TERENCE SMITH: So you feel a sense of obligation, but one that's got to be, what should I say, fit into your overall--
NEAL SHAPIRO: I think I'm realistic. I recognize that people have other things to watch besides us. We're up against some very strong programming, some excellent dramas. So the obligation is to try to find dramatic ways to tell important stories. I don't apologize for the drama. What I try to do is to use that as a way to tell you important information.
TERENCE SMITH: See, we didn't touch on it, but that's what makes news magazines today different. They are in direct head-to-head competition with entertainment, which raises a question. Are you in the news business or the entertainment business?

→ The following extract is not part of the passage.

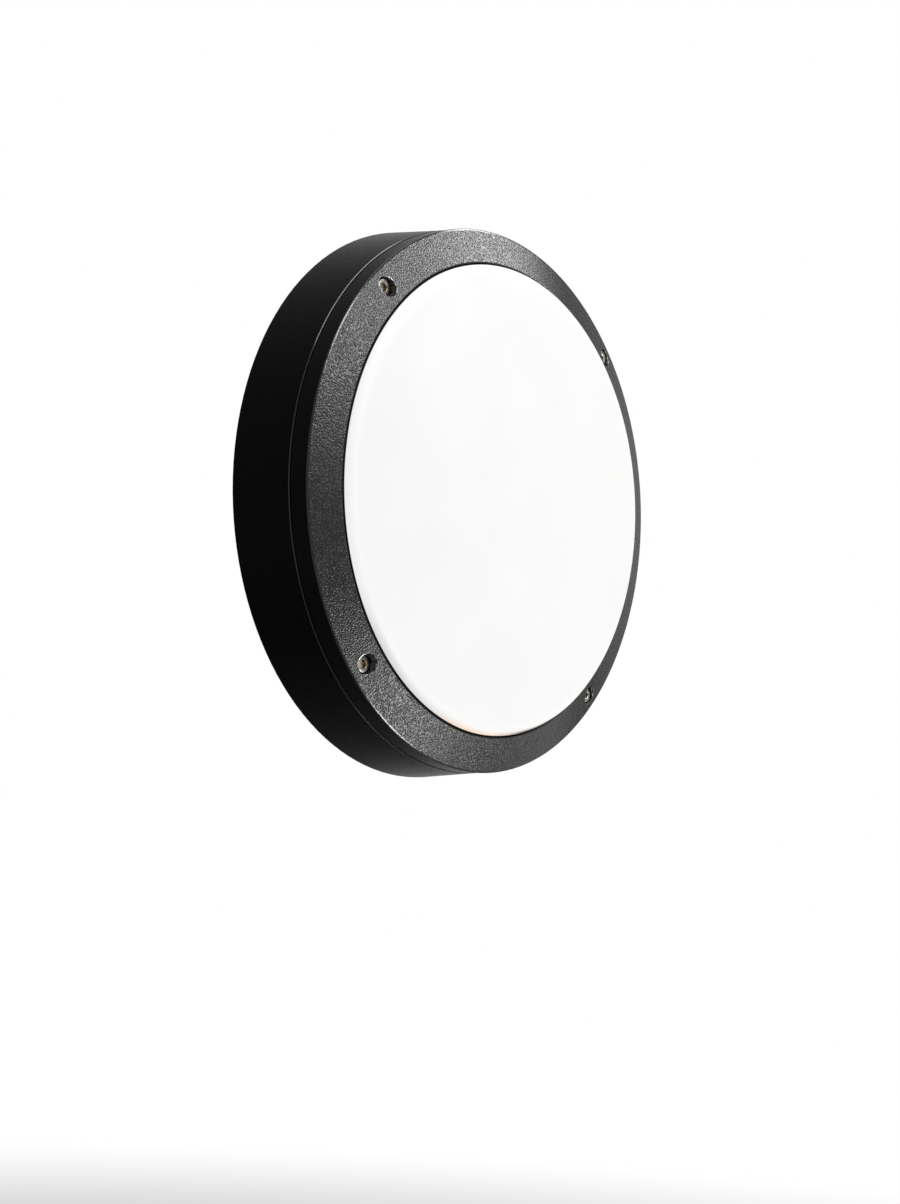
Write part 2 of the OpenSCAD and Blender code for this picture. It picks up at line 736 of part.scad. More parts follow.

NEAL SHAPIRO: I'm clearly in the news business. I spend all day talking about the impeachment process, the FBI files on Frank Sinatra. I mean, everything I'm doing today is all about the news. Now, there's nothing wrong with trying to tell news in a way in which people find it interesting and absorption. In fact, if we didn't do that, why do we have headlines on newspapers? Why do we have captions and pictures in papers? We do it to grab people's attention to get them to read the story. Otherwise it would just be one copy after copy after copy.